In, view of the law as above stated, it would be impossible to compel respondent to perform the terms of the contract except as to his own interest in the property covered thereby, and, under the facts presented, this would have the effect of terminating the joint tenancy and making appellant a tenant in common with respondent’s wife.

However, since the court found upon sufficient evidence that the contract was not fair, just or equitable insofar as respondent is concerned, he cannot be compelled to perform its terms. (§ 3391, Civ. Code.)

On the question of bad faith of respondent, this is not raised by the pleadings in the action for specific performance. Moreover, the evidence shows that respondent and appellant’s officers discussed the possibility of getting Mrs. James to sign the option, and respondent told said officers he did not know whether she would sign or not. Under the circumstances, the finding of the trial court that neither respondent nor his wife acted in bad faith must be sustained.

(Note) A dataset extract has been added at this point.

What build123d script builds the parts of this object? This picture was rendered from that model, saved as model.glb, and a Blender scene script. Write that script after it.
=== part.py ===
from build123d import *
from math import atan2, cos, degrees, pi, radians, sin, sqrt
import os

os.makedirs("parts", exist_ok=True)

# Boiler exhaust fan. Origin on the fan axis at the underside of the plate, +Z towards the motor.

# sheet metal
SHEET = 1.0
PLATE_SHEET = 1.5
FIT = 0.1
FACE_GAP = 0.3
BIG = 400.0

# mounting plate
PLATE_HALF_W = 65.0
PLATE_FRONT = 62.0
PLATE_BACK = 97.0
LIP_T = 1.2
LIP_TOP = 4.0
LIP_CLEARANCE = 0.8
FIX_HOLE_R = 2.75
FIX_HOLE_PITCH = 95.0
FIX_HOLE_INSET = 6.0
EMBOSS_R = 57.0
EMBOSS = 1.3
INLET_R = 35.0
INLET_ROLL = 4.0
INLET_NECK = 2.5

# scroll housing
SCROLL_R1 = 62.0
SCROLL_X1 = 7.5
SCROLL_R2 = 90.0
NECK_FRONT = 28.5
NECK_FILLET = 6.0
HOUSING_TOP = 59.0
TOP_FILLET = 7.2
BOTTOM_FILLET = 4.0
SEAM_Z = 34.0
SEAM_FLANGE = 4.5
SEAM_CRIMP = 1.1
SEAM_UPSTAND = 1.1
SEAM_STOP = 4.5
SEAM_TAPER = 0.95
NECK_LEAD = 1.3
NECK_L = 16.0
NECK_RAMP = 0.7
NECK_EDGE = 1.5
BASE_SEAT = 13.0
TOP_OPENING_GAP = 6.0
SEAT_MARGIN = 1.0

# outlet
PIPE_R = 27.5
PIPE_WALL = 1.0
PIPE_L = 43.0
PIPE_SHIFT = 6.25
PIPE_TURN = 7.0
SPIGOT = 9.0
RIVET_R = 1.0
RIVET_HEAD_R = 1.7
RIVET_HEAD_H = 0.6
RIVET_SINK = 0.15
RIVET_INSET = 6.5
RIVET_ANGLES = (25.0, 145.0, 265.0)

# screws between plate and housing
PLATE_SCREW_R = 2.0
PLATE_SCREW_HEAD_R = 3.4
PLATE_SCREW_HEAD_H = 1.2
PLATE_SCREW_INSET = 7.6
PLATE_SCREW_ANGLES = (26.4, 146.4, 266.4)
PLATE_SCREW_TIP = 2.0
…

With respect to damages, it was held in the ease of Hupp v. Lawler, 106 Cal. App. 121, 125 [288 Pac. 801], quoting from Morgan v. Dibble, 43 Cal. App. 116 [184 Pac. 704] : “ ‘The right to pecuniary compensation in lieu of specific performance “assumes, of course, a sufficient contract, performance or an offer to perform by the plaintiff, and every other element requisite, on his part, to the cognizance of his case in chancery” (Milkman v. Ordway, 106 Mass. 232, 254). There is no authority for holding that equity can grant damages unless some case of equitable relief is made out also, to which the damages would be applicable or subsidiary. An action to recover damages in lieu of specific performance lies not at law, but in equity, for the right to such damages depends upon the right to specific performance, and is not available until the latter is established’.”

Since the court found that the contract sued upon was not, as to respondent, just and reasonable, he cannot be compelled to perform (§ 3391, Civ. Code); therefore, damages cannot be assessed against him.

For the reasons stated, the judgments appealed from are, ■ and each of them is, affirmed.

Doran, J., and White, J., concurred.